Dewasa Muda Terpapar C19
Berdasarkan penelitian yang secara paralel banyak dilakukan di dunia untuk mengetahui tempat paling riskan terjadinya paparan C19, sudah dapat kita simpulkan. Bahwa tempat tersebut adalah tempat makan (bar dan restoran), pasar, mal dan pertokoan, serta pantai dan tempat hiburan lainnya. Mungkin sebentar lagi kita akan mendapat laporan juga bioskop dan taman hiburan bila sudah dibuka. Dari banyaknya laporan penelitian tersebut, hampir semuanya mengatakan bahwa ada fenomena ketidakpedulian yang sangat tinggi di kalangan dewasa muda yang tercermin dari sikap dan prilaku mereka dalam menghadapi pandemi C19 ini. Mereka menjadi generasi cuek sehingga mereka lebih mudah terpapar dan sangat mudah menularkan penyakitnya dibandingkan orang dari kelompok usia lain. Bahkan anak-anak sekali pun lebih mudah untuk diberi tahu dan diberi pengertian. Hal ini tercermin dengan banyak yang tidak mau menggunakan masker, masih sering berkerumun, dan masih merokok di tempat umum.
Bangun Pemuda-Pemudi Indonesia
Mau tunggu apa lagi, mau tunggu sampai kapan baru dewasa muda menjadi lebih sadar dan lebih peduli terhadap pandemi C19 ini. Jangan terlalu berharap kepada keberhasilan vaksinasi karena manusia sampai akhir Oktober ini belum ada yang tahu. Mari kita fokus kepada yang sudah pasti, yaitu menjaga dan mencegah penularannya. Karena dewasa muda merupakan faktor kunci keberhasilan pencegahan tersebut, maka dari sinilah kita harus memulainya. Mari patuhi protokol kesehatan yang sudah ditetapkan. Batasi bepergian bila tidak perlu, hindari berkerumun, senantiasa menjaga jarak, menggunakan masker, rajin mencuci tangan, dan menjaga kesehatan sebaik-baiknya. Semakin terbukti akibat adanya C19, bahwa tidak ada keluhan belum tentu sehat. Rajin berolahraga saja juga tidak bisa menjamin kesehatan kita, bahkan tidak sedikit dewasa muda yang meninggal ketika sedang berolahraga. Untuk sehat tidak bisa hanya mengambil satu hal dan mengabaikan hal lainnya.

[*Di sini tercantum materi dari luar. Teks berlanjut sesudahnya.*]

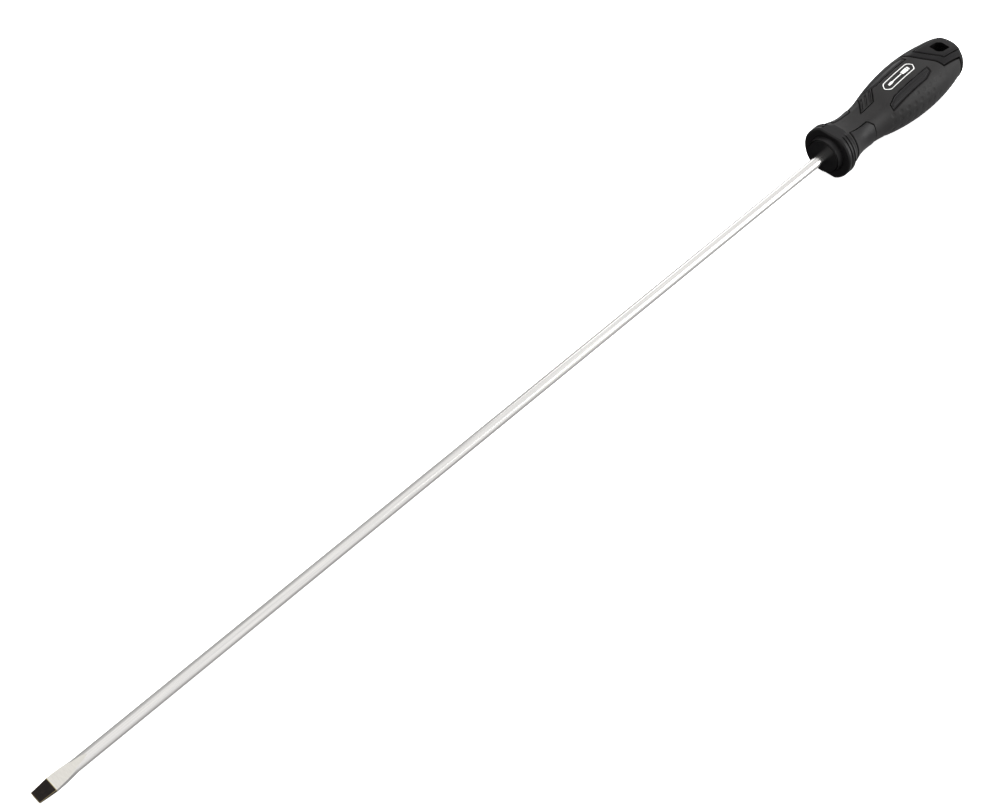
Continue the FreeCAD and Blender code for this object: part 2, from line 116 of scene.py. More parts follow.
for place in (-10.0, WAIST_X, BELLY_X, -100.0):
    side, top = (skin_radius(np.array(place), angle) for angle in (0, math.pi / 2))
    print("x %6.1f: side %.2f, top %.2f" % (place, side, top))

# %% [markdown]
# ## Points that lie on the skin
# A mould opens straight up and down, so the outline of an inlay is drawn in plan and lands on
# the skin below it. Blender could project it with a Shrinkwrap modifier, onto a mesh as fine
# as the one that is wanted. Halving the distance forty times finds the same place exactly.

# %% Land on the skin and face outwards
HALVINGS, PAST_THE_HANDLE = 40, 45.0


def unit(ways):
    """Directions of the same way and of length 1."""
    return ways / np.linalg.norm(ways, axis=-1, keepdims=True)


def past_skin(points):
    """How far points are outside the skin, measured straight out from the axis."""
    x, y, z = np.moveaxis(points, -1, 0)
    return np.hypot(y, z) - skin_radius(x, np.arctan2(z, y))


def land(starts, ways):
    """The places where rays from inside the handle meet its skin, found by halving."""
    near = np.zeros(starts.shape[:-1])
    far = np.full(starts.shape[:-1], PAST_THE_HANDLE)
    for _ in range(HALVINGS):
        middle = (near + far) / 2
        inside = past_skin(starts + ways * middle[..., None]) < 0
        near = np.where(inside, middle, near)
        far = np.where(inside, far, middle)
    return starts + ways * near[..., None]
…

Mengambil Hikmah Pandemi C19
Bila saatnya nanti pandemi ini bisa berakhir, setidaknya C-19 sudah mengajarkan kita agar hidup lebih bersih dan lebih sehat. Jangan sampai ketinggalan, jangan sampai tidak ada perbaikan dalam kehidupan kita. Sudah seharusnya kita untuk:
- Lebih rutin memeriksakan kesehatan secara berkala, walaupun sedang merasa sehat dan tidak ada keluhan.
- Senantiasa memperhatikan kebersihan tangan dan tidak terlalu sering memegang muka sebelum mencuci tangan.
- Lebih santun ketika batuk atau bersin dengan menutupnya di lipat siku, serta tidak keluar rumah bila sedang sakit.
- Menurunkan berat badan, bila termasuk kategori obesitas.
- Berhenti merokok dan menjauhi asap rokok orang lain[IKM1] , baik rokok konvensional maupun elektrik/VAPE.
- Menjaga kesehatan dengan menjalani lima pilar gaya hidup sehat secara keseluruhan. Jangan meninggalkan salah satunya, karena satu saja tidak dilakukan maka “pilar” tersebut akan hilang, sehingga “bangunan kesehatan” itu akan rubuh.